Ancient antibiotic-resistant bacteria found in isolated cave
Bacteria that have never before come in contact with humans, their diseases or their antibiotics, but are nevertheless resistant to a variety of antibiotics, have been discovered in a U.S. cave.
"This supports a growing understanding that antibiotic resistance is natural, ancient," and an integral part of the genetic heritage of microbes, suggest researchers from McMaster University in Hamilton, Ont. and the University of Akron in Akron, Ohio, in a new study published this week in the journal PLoS ONE.
Scientists have long debated the relative roles of humans and nature in the evolution and spread of antibiotic-resistant bacteria, which can pose a serious problem in the treatment of diseases.
In order to figure out how ancient and naturally widespread antibiotic resistance is, some researchers have been trying to study bacteria in environments highly isolated from human activity, such as a part of Lechuguilla Cave in Carlsbad Cavern National Park in New Mexico. It has been cut off from any input from the surface for four million to seven million years. The area is so deep and difficult to access that researchers had to camp there while collecting samples, said a news release from McMaster University.
McMaster infectious disease researcher Gerry Wright and his colleagues isolated 93 strains of bacteria from the cave. They found that the majority of them were resistant to multiple antibiotics — and some were resistant to as many as 14 — suggesting that antibiotic resistance is "common and widespread" in "pristine" environments, the study said.

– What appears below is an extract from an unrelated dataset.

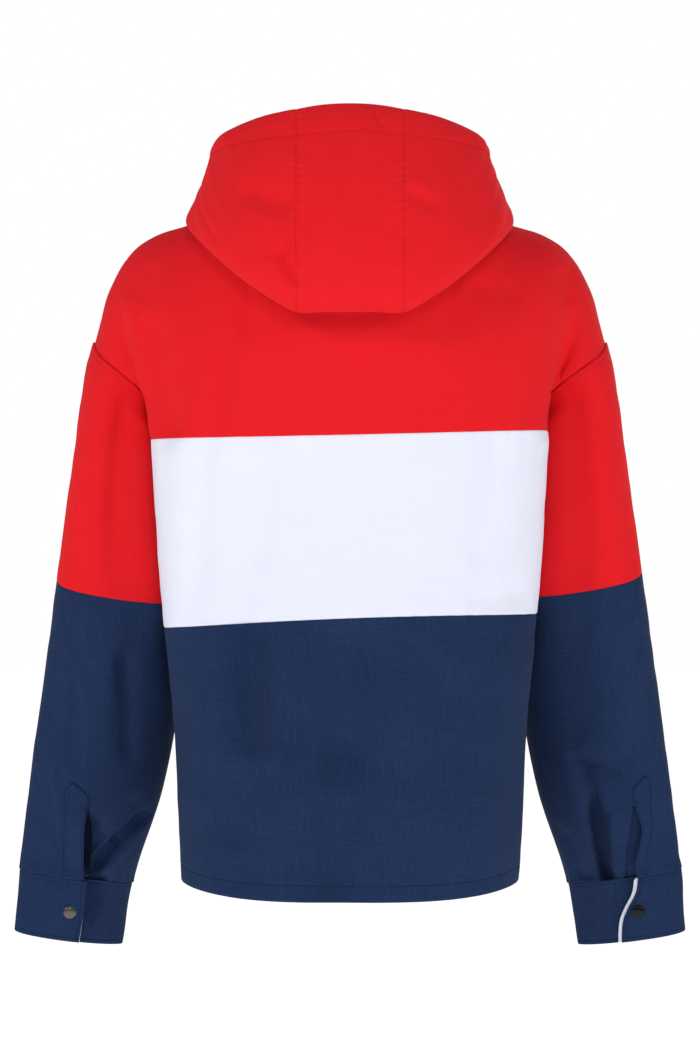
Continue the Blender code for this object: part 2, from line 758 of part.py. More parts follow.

2 new kinds of antibiotic resistance
In fact, the bacteria used two methods to resist antibiotics that had never been seen before.
That serves as a warning that antibiotics should be used judiciously in order to avoid helping kinds of antibiotic resistance that exist in nature from moving into other kinds of bacteria, the study said.
"We can say to doctors, 'while this isn't a problem right now, it could be in the future so you need be aware of this pre-existing resistance and be prepared if it emerges in the clinic. Or you are going to have a problem,'" said Hazel Barton, a University of Akron biologist who co-authored the paper, in a statement.
The researchers think some bacteria in the cave may have evolved to produce antibiotic compounds to outcompete other bacteria in a harsh environment with limited resources. Other bacteria, in turn, evolved antibiotic resistance as a defence mechanism.
The diversity of antibiotic resistance among the cave bacteria means there could even be undiscovered antibiotics among them, Wright speculates: "It suggests that there are far more antibiotics in the environment that could be found and used to treat currently untreatable infections."
The project was funded by the Canada Research Chairs program, the Canadian Institutes of Health Research and the National Science Foundation.
Wright has previously found antibiotic resistance genes in other ancient bacteria. In 2011, he and his colleagues reported such genes in bacteria that had been frozen in permafrost for at least 30,000 years.